She could not sleep naturally, and she feared evidently to avail herself of opiates, lest in her heavy slumber, perhaps, I should escape. In her normal condition this seemed impossible, for she slept habitually as lightly as a cat, or bird upon its perch, yet lying, and with her key beneath her head (never dreaming of other outlet) she felt at ease. I had already learned that since her illness there were additional precautions taken to insure my safety, and, as she had alleged, her own fidelity.
The Dragon was watched in turn by a Cerberus—no other than the long-trusted colored coachman of Basil Bainrothe, of whom mention has been made far back in these pages.
Thus secure and secured, Mrs. Clayton might have surrendered herself to slumber with all serenity, one would suppose, had it not absolutely refused to visit her eyelids, and the suggestion of an opiate, on my part, was received for some reason in dumb derision.
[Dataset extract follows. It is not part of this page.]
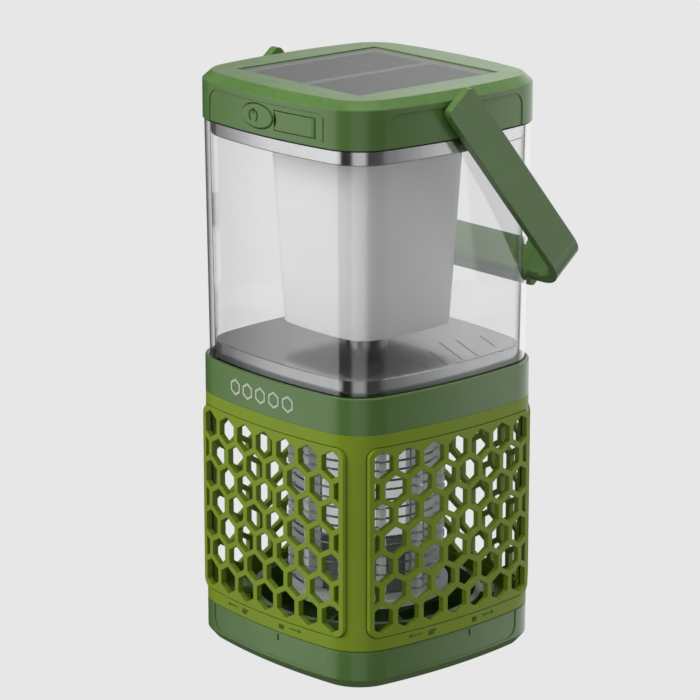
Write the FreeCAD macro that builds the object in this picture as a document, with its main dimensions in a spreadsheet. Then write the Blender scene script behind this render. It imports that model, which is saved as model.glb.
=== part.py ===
"""Solar camping lantern with an insect zapper in its lower half.

Millimetres, +Z up.  The origin is the centre of the base's underside.  The face with the power
button looks along -Y, and the carry handle turns on the X faces and hangs towards +Y.
"""
import FreeCAD
import Part
import Sketcher

import math
import operator
import os

SIZES = (
    ("half_width", 52.5, "half the width over the middle of two opposite faces"),
    ("side_arc", 227.6, "radius of the gently curved faces"),
    ("corner_arc", 19.0, "radius of the four upright corners"),
    ("base_top", 15.2, "top of the base's outer wall"),
    ("frame_bottom", 15.5, "underside of the grille frame"),
    ("frame_top", 101.0, "top of the grille frame, underside of the middle ring"),
    ("ring_top", 115.3, "top lip of the middle ring"),
    ("cap_bottom", 209.4, "underside of the top cap"),
    ("cap_shoulder", 224.3, "start of the cap's bevel"),
    ("cap_top", 227.4, "top face of the cap"),
    ("cap_bevel", 3.6, "how far the bevel goes in"),
    ("wall", 2.5, "wall of the outer mouldings"),
    ("floor", 2.0, "floor of the base tray"),
    ("foot_bevel", 3.0, "inset of the base's bottom bevel"),
    ("foot_rise", 3.5, "height of the base's bottom bevel"),
    ("spigot", 45.5, "outer radius of the base's bayonet spigot"),
    ("lug_reach", 50.5, "radius of the bayonet lugs"),
    ("spigot_top", 20.3, "top of the spigot and its lugs"),
    ("flange", 2.0, "thickness of the frame's bayonet flange"),
    ("flange_hole", 46.0, "radius of the opening in the bayonet flange"),
    ("notch_angle", 30.0, "angle of the bayonet notches from the X axis"),
    ("panel_half", 41.5, "half the width of a grille panel"),
    ("panel_low", 20.7, "bottom edge of a grille panel"),
    ("panel_high", 95.8, "top edge of a grille panel"),
    ("panel_gap", 0.3, "groove between a grille panel and the frame"),
    ("panel_round", 4.0, "corner radius of a grille panel"),
    ("panel_ledge", 1.2, "thickness and overlap of the ledge behind a panel"),
    ("cell_flats", 9.7, "width of a hexagonal hole across its flats"),
    ("cell_pitch", 12.0, "sideways pitch of the hexagonal holes"),
    ("cell_row", 10.18, "height between two rows of hexagonal holes"),
    ("cell_first", 27.7, "centre height of the lowest row"),
    ("cell_edge", 39.4, "half the width of the field of holes"),
    ("boss_at", 40.0, "place of the corner bosses on both axes"),
    ("boss_round", 3.5, "radius of the corner bosses"),
    ("lip", 1.7, "thickness of the ring's lip round the window"),
    ("tube_seat", 111.0, "height of the seat under the window tube"),
    ("deck_top", 107.5, "top of the middle ring's deck"),
    ("deck", 2.5, "thickness of the middle ring's deck"),
    ("plate_top", 121.1, "top of the lower reflector"),
    ("plate_inset", 4.4, "inset of the lower reflector's rim"),
    ("sheet_wall", 1.2, "wall of the metallised mouldings"),
    ("tube_wall", 2.0, "wall of the clear window"),
    ("tube_low_inset", 1.85, "inset of the window at its bottom"),
    ("tube_high_inset", 0.6, "inset of the window at its top"),
    ("seal", 0.6, "thickness of the two window seals"),
    ("crown_low", 202.9, "lower edge of the upper reflector's flange"),
    ("crown_inset", 3.0, "inset of the upper reflector's flange"),
    ("collar_low", 199.0, "lower edge of the upper reflector's collar"),
    ("collar_scale", 0.64, "size of that collar as a share of the body"),
    ("shade_top_scale", 0.5867, "size of the diffuser's top as a share of the body"),
    ("shade_low_scale", 0.5067, "size of the diffuser's bottom as a share of the body"),
    ("shade_low", 129.2, "bottom of the diffuser"),
    ("shade_wall", 1.5, "wall of the diffuser"),
    ("column", 5.5, "radius of the wire column"),
    ("heat_plate", 1.0, "thickness of the lamp's heat plate"),
    ("lamp_inset", 2.0, "inset of the lamp board from the diffuser"),
    ("cap_floor_top", 211.4, "top of the plate that closes the cap"),
    ("cap_roof", 223.0, "underside of the cap's top wall"),
    ("panel_square", 35.3, "half the side of the recess for the solar panel"),
    ("solar_half", 34.9, "half the side of the solar panel"),
    ("solar_floor", 225.4, "floor of the solar panel's recess"),
    ("pivot_height", 219.4, "height of the handle's pivot"),
    ("pivot_round", 4.0, "radius of the handle's pivot boss"),
    ("strap_out", 57.0, "outer face of the handle's arms"),
    ("strap_in", 53.3, "inner face of the handle's arms"),
    ("strap_half", 7.4, "half the width of the handle's arms"),
    ("strap_end", 7.2, "end of the arms beyond the pivot"),
    ("strap_bend", 14.0, "outer radius of the handle's bends"),
    ("bar_reach", 92.3, "outer face of the handle's bar from the pivot"),
    ("grip_half", 9.6, "half the width of the grip round the bar"),
    ("grip_low", 90.6, "inner face of the grip from the pivot"),
    ("grip_high", 94.4, "outer face of the grip from the pivot"),
    ("grip_end", 37.5, "half the length of the grip"),
    ("lean_face", 51.5, "flat on the bar that leans towards the window"),
    ("lean_end", 42.0, "half the length of that flat"),
    ("handle_hang", 39.5, "angle at which the handle leans on the window"),
    ("pivot_boss", 5.9, "radius of the cap's pivot bosses"),
    ("pivot_boss_in", 46.8, "inner end of the cap's pivot bosses"),
    ("pivot_boss_out", 51.0, "outer end of the cap's pivot bosses"),
    ("pin_end", 45.5, "inner end of the handle's pivot pins"),
    ("washer_round", 5.2, "radius of the washers on the pivot pins"),
    ("washer", 0.8, "thickness of those washers"),
    ("cage_round", 31.2, "outer radius of the zapping cage's posts"),
    ("post_in", 24.2, "inner radius of the cage's posts"),
    ("post_wide", 2.6, "width of the cage's posts"),
    ("cage_low", 21.5, "underside of the cage"),
    ("cage_high", 98.3, "top of the cage's posts"),
    ("cage_disc", 3.0, "thickness of the cage's end discs"),
    ("wire", 0.45, "radius of the grid wire"),
    ("live_round", 29.8, "radius of the live rings"),
    ("return_round", 29.0, "radius of the return rings"),
    ("grid_first", 27.2, "height of the lowest ring"),
    ("grid_pitch", 3.8, "height between two rings"),
    ("lamp_round", 22.0, "outer radius of the ultraviolet lamp cover"),
    ("lamp_low", 47.0, "bottom of the ultraviolet lamp cover"),
    ("button_x", -3.0, "centre of the power button"),
    ("button_z", 216.3, "height of the power button's centre"),
    ("button_half", 9.0, "half the width of the power button"),
    ("button_rise", 4.6, "half the height of the power button"),
    ("port_left", 6.5, "left end of the port cover's recess"),
    ("port_right", 28.4, "right end of the port cover's recess"),
    ("port_z", 216.1, "centre height of the port cover"),
    ("port_half", 3.9, "half the height of the port cover's recess"),
    ("port_floor", 48.2, "depth of the port recess, as a distance from the centre plane"),
    ("hinge_x", 26.9, "place of the port cover's hinge along X"),
    ("hinge_y", 49.7, "place of the port cover's hinge in front of the centre plane"),
    ("hinge_round", 1.15, "radius of the port cover's knuckle"),
    ("play", 0.3, "clearance between pieces that move past each other"),
    ("fit", 0.05, "clearance of a running fit, or behind a piece at rest"),
    ("past", 60.0, "length of a cut that passes right through a wall"),
    ("soft", 0.6, "radius of the softened edges"),
    ("recess", 0.35, "depth of the recesses in the faces of the cap and the base"),
    ("recess_half", 34.0, "half the width of those recesses"),
    ("recess_round", 5.0, "corner radius of those recesses"),
    ("recess_high", 222.0, "top of the cap's recesses"),
    ("recess_low", 4.5, "bottom of the base's recesses"),
    ("wire_bore", 2.5, "radius of the passages for wires"),
    ("board", 1.6, "thickness of the circuit boards"),
    ("tray_hub", 14.0, "radius of the ring rib in the tray"),
    ("tray_rib", 1.6, "thickness of the tray's ribs"),
    ("tray_rise", 3.0, "height of the tray's ribs"),
    ("lug_half", 5.0, "half the width of the bayonet lugs"),
    ("notch_half", 6.3, "half the width of the bayonet notches"),
    ("boss_tall", 6.0, "height of the frame's corner bosses"),
    ("clear_hole", 1.65, "radius of the holes the corner screws pass through"),
    ("ring_pilot", 1.5, "radius of the ring's screw holes"),
    ("ring_pilot_deep", 5.5, "depth of the ring's screw holes"),
    ("hook_half", 24.0, "half the width of the ring's locating tongues"),
    ("hook_near", 45.7, "inner face of the locating tongues"),
    ("hook", 1.5, "thickness of the locating tongues"),
    ("hook_down", 3.5, "how far the tongues reach into the frame"),
    ("cage_rim", 1.0, "how far the cage's rims stand past its posts"),
    ("cage_hub", 7.0, "radius of the cage's hub"),
    ("spoke", 3.0, "width of the cage's spokes"),
    ("pillar_at", 20.0, "place of the cage's pillars on both axes"),
    ("pillar", 3.2, "radius of the cage's pillars"),
    ("cage_pilot", 1.4, "radius of the pillars' screw holes"),
    ("case_wall", 1.5, "wall of the lamp cover and the zapper module"),
    ("cap_boss_at", 38.0, "place of the cap's screw bosses on both axes"),
    ("cap_pilot", 1.25, "radius of the cap's screw holes"),
    ("cap_pilot_deep", 9.0, "depth of the cap's screw holes"),
    ("plate_groove", 0.6, "width of the grooves in the lower reflector"),
    ("plate_groove_deep", 0.4, "depth of those grooves"),
    ("cell_sheet", 0.25, "thickness of the solar cells"),
    ("resin", 0.8, "thickness of the panel's backing, and of its resin"),
    ("cell_length", 29.5, "length of a solar cell strip"),
    ("cell_width", 10.1, "width of a solar cell strip"),
    ("cell_step", 10.55, "pitch of the solar cell strips"),
    ("cell_start", -31.5, "left and front edge of the first strip"),
    ("cell_second", 2.0, "left edge of the second block of strips"),
    ("socket_left", 9.5, "left side of the charging socket"),
    ("socket_right", 18.5, "right side of the charging socket"),
    ("socket_rise", 1.65, "half the height of the charging socket"),
    ("socket_back", 40.9, "back of the charging socket"),
    ("socket_mouth", 42.0, "bottom of the charging socket's mouth"),
    ("socket_tongue", 41.5, "root of the charging socket's tongue"),
    ("socket_sheet", 0.35, "sheet of the charging socket"),
    ("button_back", 49.0, "back of the power button's cap"),
    ("button_front", 52.6, "front of the power button"),
    ("button_flange", 48.5, "back of the power button's flange"),
    ("button_flange_deep", 1.1, "thickness of the power button's flange"),
    ("button_flange_rim", 1.2, "how far that flange stands past the button"),
    ("cover_sheet", 1.6, "thickness of the port cover"),
    ("hinge_pin", 0.6, "radius of the port cover's hinge pin"),
    ("hinge_pin_tip", 1.1, "how far the hinge pin stands out"),
)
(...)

I went to her at last, and said: “Mrs. Clayton, I hear you groaning grievously, and I fancy I could relieve you. The laying on of hands is a sort of gift of mine; let me try by such means to ease your pain.”
“Thank you, Miss Monfort,” very dryly, “you are very kind, indeed, but I don’t think you can relieve me. I have excruciating neuralgia in my eyebones and temples, and my hands are cramped again. Dinah has been rubbing, without bettering them, for the last half hour.”
“Let me try,” and, without farther parley, I sat down to my self-appointed, loathed, and detested task, first quietly dismissing Dinah to the next room, where Ernie was eating his supper, and I knew would soon be wanting to be put to bed. We changed places for a time, and it was not long before Mrs. Clayton pronounced the pain in her eyes “almost gone.” The experiment was a desperate one, and I bore to it all the powers of my organization—mental and physical—and had the satisfaction in less than an hour to see her sleeping profoundly. She had been failing fast under her painful vigils, and I knew that a few hours of refreshing sleep would be worth to her more than all the drugs in the Pharmacopoeia. Now came the test which was to make this slumber worth nothing or every thing to me. If she could be awakened from it without my coincidence, it would prove, perhaps, only a snare to my feet, but if her waking depended on my will, then might I indeed hope to baffle my Dragon, and, as far as she was concerned, make sure of my escape. I willed then earnestly that she should sleep until twelve o’clock; and at ten, when Dinah became impatient to retire, I gave her permission, in order to gain egress to try and arouse Mrs. Clayton.
In consequence of this immurement of our servant, I had remained supperless—beyond the crusts of bread left by Ernie and some cold tea in Mrs. Clayton’s teapot, of which I partook with an appetite born of exhaustion. Those who have undertaken this “laying on of hands,” for the purpose of soothing pain, will comprehend what the succeeding sensation of nerveless prostration is—those only—and give me their sympathy.